Chanzu/Bunagana. Dans la nuit du 7 au 8 novembre 2021, les troupes de la Rwanda Defence Force (RDF) campées sur l’axe Cyanika ont tenté de prendre quelques villages du groupement de Jomba (dont le Rwanda a une mainmise depuis des décennies) entraînant le déplacement massif des populations vers Bunagana et Kisoro. Le lendemain lundi 8 novembre 2021, l’Etat-major FARDC a riposté et récupéré les localités conquises permettant ainsi à des populations qui avaient fui de regagner leurs villages respectifs. Mardi 9 novembre 2021, une délégation des Forces armées de la RDC conduite par le ChefEmg Célestin Mbala Munsense s’est rendue à Kigali avec deux messages de protestation, celui du Commandant suprême des forces de défense et de sécurité de la RDC, Félix-Antoine Tshisekedi et celui de l’État-major. Selon une source fiable, la délégation du général d’Armée Mbala Munsense a dû déclarer son indignation auprès de l’Etat-major de la RDF sur deux incidents majeurs au cours de ces deux derniers mois, à savoir l’incursion de Kabuhanga/ Nyirangongo et l’attaque de Chanzu qui se sont déroulées au moment où il y a mutualisation des informations et les efforts déployés par le Chef de l’Etat congolais, Félix-Antoine Tshisekedi pour ramener la paix dans la sous-région. La RDC demande au Rwanda de jouer franc-jeu.

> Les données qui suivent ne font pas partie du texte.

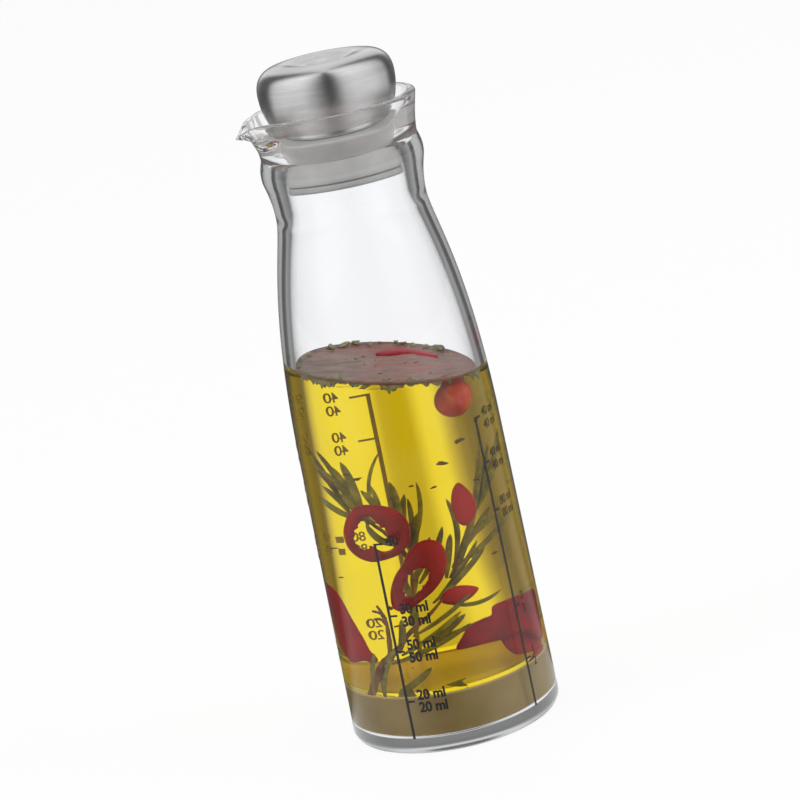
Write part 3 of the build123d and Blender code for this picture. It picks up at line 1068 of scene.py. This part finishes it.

Kigali entre la Chine et les Occidentaux
Dans le même registre, une source digne de foi a révélé à la Rédaction du journal Les Coulisses que cette attaque serait une demande des Occidentaux singulièrement des États-Unis après le camouflet de Bukavu. L’on se souviendra du reportage du journaliste Alain Foka, héros d’un jour, qui débarque de nulle part et produit un reportage réel et sensationnel sur la présence chinoise dans les carrières minières du Sud-Kivu. Pour éviter ce qui était arrivé aux deux Onusiens au Kasaï, le président Tshisekedi a été appelé à garantir la sécurité du journaliste jusqu’au Sud-Kivu. Après ce passage d’Alain Foka, il était question que des diplomates occidentaux descendent sur terrain pour confirmer cette présence chinoise et en tirer les conséquences. Seulement, la veille de leur arrivée annoncée, un mouvement rebelle a surgi de nulle part et a paralysé tout Bukavu. Selon les services d’intelligence américains, c’est une mise en scène manœuvre des autorités congolaises qui tenaient à empêcher cette descente au Sud-Kivu. D’où le recours à Kigali pour faire comprendre à Félix-Antoine Tshisekedi qu’on peut déstabiliser son pays à tout instant quand on le veut. Selon une autre source, Kigali aurait agi à contre cœur, malgré lui au regard des relations harmonisées entre le Rwanda et la RDC mais également par ce que la présence chinoise gênerait ses intérêts en RDC. Les États n’ayant pas d’amis mais des intérêts.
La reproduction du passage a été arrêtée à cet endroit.